To do → Write out every line of the material exactly as it appears.

Data lines →
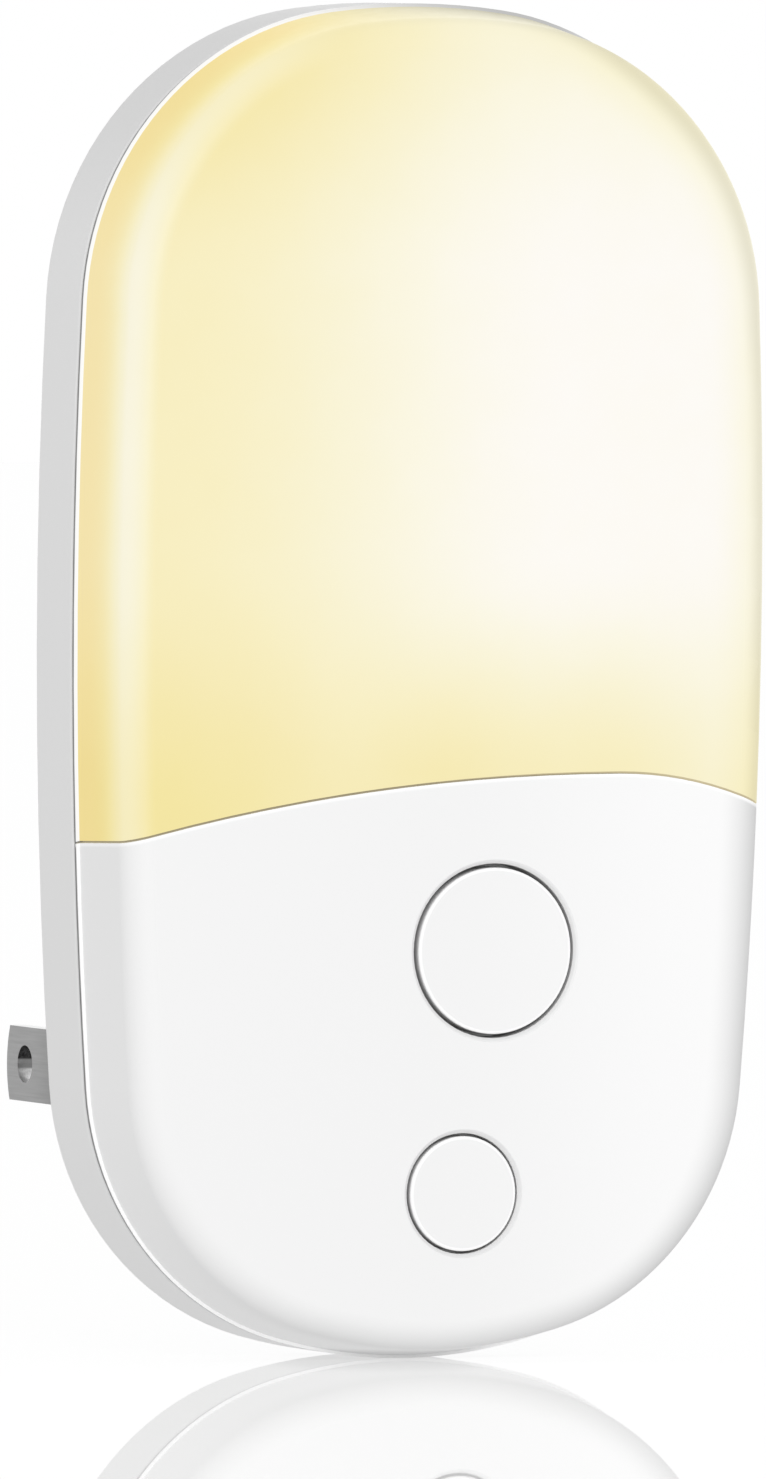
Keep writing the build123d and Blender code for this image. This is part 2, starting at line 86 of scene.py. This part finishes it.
def make_camera():
    """Long lens camera that sets the body where the photograph has it."""
    right, up, back = view_axes()
    off_x = (IMAGE_WIDTH / 2 - BODY_PIXEL[0]) / PIXELS_PER_METRE
    off_y = (BODY_PIXEL[1] - IMAGE_HEIGHT / 2) / PIXELS_PER_METRE
    target = Vector((BODY_X, 0, BODY_Z)) + right * off_x + up * off_y
    data = bpy.data.cameras.new("camera")
    data.sensor_width = SENSOR * MILLIMETRES
    data.lens = SENSOR * MILLIMETRES * CAMERA_DISTANCE * PIXELS_PER_METRE / IMAGE_HEIGHT
    data.clip_start = CLIP_NEAR
    data.clip_end = CLIP_FAR
    camera = bpy.data.objects.new("camera", data)
    camera.location = target + back * CAMERA_DISTANCE
    camera.rotation_mode = "QUATERNION"
    camera.rotation_quaternion = Matrix((right, up, back)).transposed().to_quaternion()
    bpy.context.scene.collection.objects.link(camera)
    bpy.context.scene.camera = camera


# ---------------------------------------------------------------- node helpers
NOISE_LOW = 0.3  # a noise's values lie mostly between these
NOISE_HIGH = 0.7


class Term:
    """A number that a node tree works out. Arithmetic on it adds the nodes."""

    def __init__(self, shader, socket):
        self.shader = shader
        self.socket = socket

    def __add__(self, other):
        return self.shader.math("ADD", self, other)

    def __sub__(self, other):
        return self.shader.math("SUBTRACT", self, other)

    def __rsub__(self, other):
        return self.shader.math("SUBTRACT", other, self)

    def __mul__(self, other):
        return self.shader.math("MULTIPLY", self, other)

    def __truediv__(self, other):
        return self.shader.math("DIVIDE", self, other)

    def __abs__(self):
        return self.shader.math("ABSOLUTE", self, 0)

    def above(self, level):
        """How far it is over a level, or 0."""
        return self.shader.math("MAXIMUM", self - level, 0)

    def step(self, start, end):
        """Smoothly 0 to 1 from start to end; a start that is larger than the end gives 1 to 0."""
        return self.spread(start, end, 0, 1, "SMOOTHSTEP")

    def vary(self, low, high):
        """A noise, spread over a range of its own."""
        return self.spread(NOISE_LOW, NOISE_HIGH, low, high)

    def spread(self, low, high, to_low, to_high, kind="LINEAR"):
        """Map one range onto another, clamped."""
        node = self.shader.add("ShaderNodeMapRange", interpolation_type=kind)
        for index, item in enumerate((self, low, high, to_low, to_high)):
            self.shader.feed(node.inputs[index], item)
        return Term(self.shader, node.outputs[0])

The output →
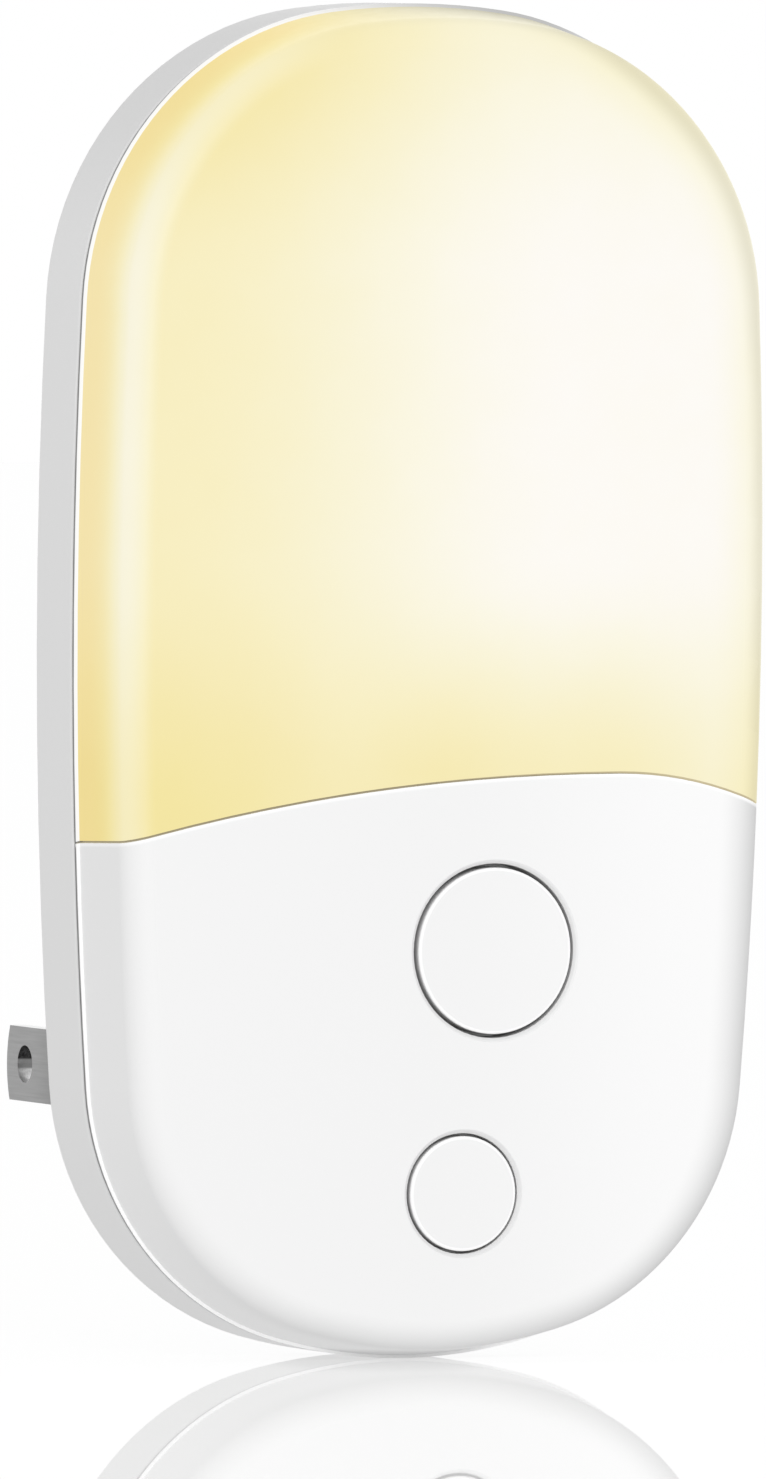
Keep writing the build123d and Blender code for this image. This is part 2, starting at line 86 of scene.py. This part finishes it.
def make_camera():
    """Long lens camera that sets the body where the photograph has it."""
    right, up, back = view_axes()
    off_x = (IMAGE_WIDTH / 2 - BODY_PIXEL[0]) / PIXELS_PER_METRE
    off_y = (BODY_PIXEL[1] - IMAGE_HEIGHT / 2) / PIXELS_PER_METRE
    target = Vector((BODY_X, 0, BODY_Z)) + right * off_x + up * off_y
    data = bpy.data.cameras.new("camera")
    data.sensor_width = SENSOR * MILLIMETRES
    data.lens = SENSOR * MILLIMETRES * CAMERA_DISTANCE * PIXELS_PER_METRE / IMAGE_HEIGHT
    data.clip_start = CLIP_NEAR
    data.clip_end = CLIP_FAR
    camera = bpy.data.objects.new("camera", data)
    camera.location = target + back * CAMERA_DISTANCE
    camera.rotation_mode = "QUATERNION"
    camera.rotation_quaternion = Matrix((right, up, back)).transposed().to_quaternion()
    bpy.context.scene.collection.objects.link(camera)
    bpy.context.scene.camera = camera


# ---------------------------------------------------------------- node helpers
NOISE_LOW = 0.3  # a noise's values lie mostly between these
NOISE_HIGH = 0.7


class Term:
    """A number that a node tree works out. Arithmetic on it adds the nodes."""

    def __init__(self, shader, socket):
        self.shader = shader
        self.socket = socket

    def __add__(self, other):
        return self.shader.math("ADD", self, other)

    def __sub__(self, other):
        return self.shader.math("SUBTRACT", self, other)

    def __rsub__(self, other):
        return self.shader.math("SUBTRACT", other, self)

    def __mul__(self, other):
        return self.shader.math("MULTIPLY", self, other)

    def __truediv__(self, other):
        return self.shader.math("DIVIDE", self, other)

    def __abs__(self):
        return self.shader.math("ABSOLUTE", self, 0)

    def above(self, level):
        """How far it is over a level, or 0."""
        return self.shader.math("MAXIMUM", self - level, 0)

    def step(self, start, end):
        """Smoothly 0 to 1 from start to end; a start that is larger than the end gives 1 to 0."""
        return self.spread(start, end, 0, 1, "SMOOTHSTEP")

    def vary(self, low, high):
        """A noise, spread over a range of its own."""
        return self.spread(NOISE_LOW, NOISE_HIGH, low, high)

    def spread(self, low, high, to_low, to_high, kind="LINEAR"):
        """Map one range onto another, clamped."""
        node = self.shader.add("ShaderNodeMapRange", interpolation_type=kind)
        for index, item in enumerate((self, low, high, to_low, to_high)):
            self.shader.feed(node.inputs[index], item)
        return Term(self.shader, node.outputs[0])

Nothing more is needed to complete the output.